Même si les impacts de la recherche fondamentale sont souvent différés dans le temps, on réalise qu’elle a autant de pertinence et de nécessité que les autres formes de recherche.

Comme second point positif, je dirais que la pandémie a amené des parents à mieux comprendre toute l’exigence du travail des enseignants.

Rappelons-nous la difficile conciliation du télétravail et de la gestion des enfants à la maison lors du confinement prolongé au printemps. Il semble qu’un certain mouvement de reconnaissance implicite à l’égard des enseignants en ait découlée. Compte tenu de l’importance de la relation école-famille, cette prise de conscience me semble des plus positives.

Comme troisième point favorable découlant de la pandémie, je vais aborder la prise de conscience accrue quant à la pertinence de la mission de socialisation de l’école.

Rappelons-nous l’évolution du discours dans les médias le printemps passé. Au début, on craignait qu’il manque des apprentissages aux élèves. Ensuite, c’est l’annulation des examens qui a donné lieu à une crainte. Celle de l’incapacité de statuer sur le niveau de progression des élèves. Comme s’il n’y avait pas d’autres moyens d’y parvenir… Enfin, on a réalisé la solitude que les jeunes ont vécue. Une étude de collègues de l’UQO se penche d’ailleurs sur cette question actuellement.

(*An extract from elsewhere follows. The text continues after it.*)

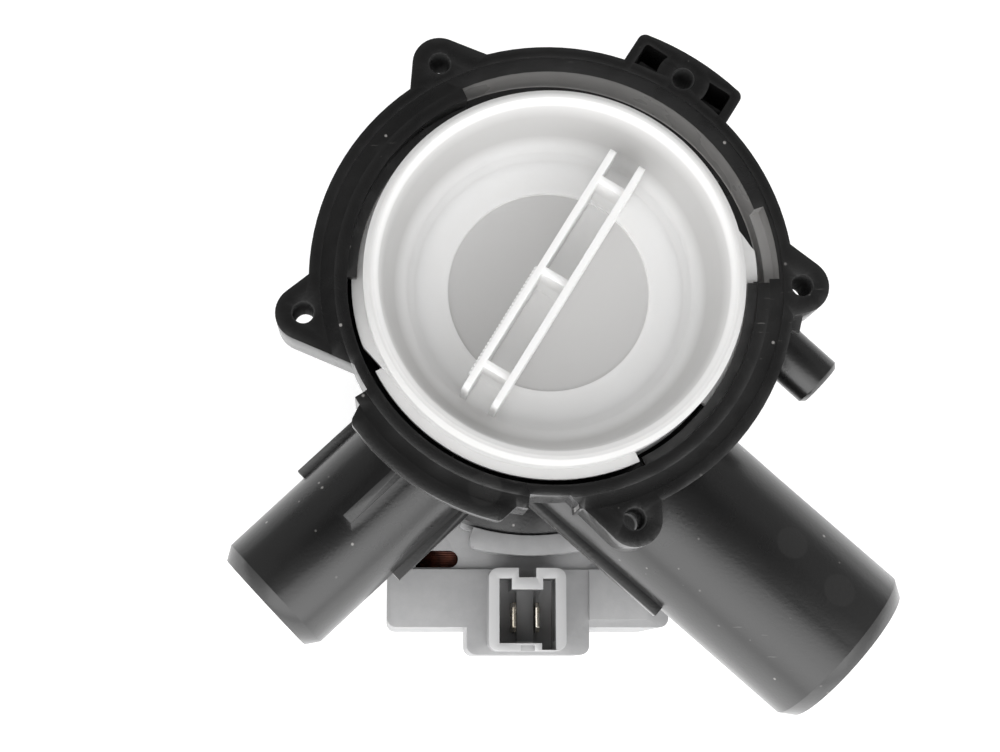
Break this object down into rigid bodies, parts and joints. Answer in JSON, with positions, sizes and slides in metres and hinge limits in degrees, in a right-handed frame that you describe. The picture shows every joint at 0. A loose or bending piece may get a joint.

Évidemment, les volets d’éducation et de qualification de la mission de l’école québécoise sont importants. La pandémie nous rappelle que la socialisation est aussi un aspect majeur dans le développement d’une personne.

Lacune

Je vais poursuivre en expliquant une lacune de notre système qui est mise en exergue par la pandémie. Une autre lacune que l’évidente et désolante accentuation des inégalités.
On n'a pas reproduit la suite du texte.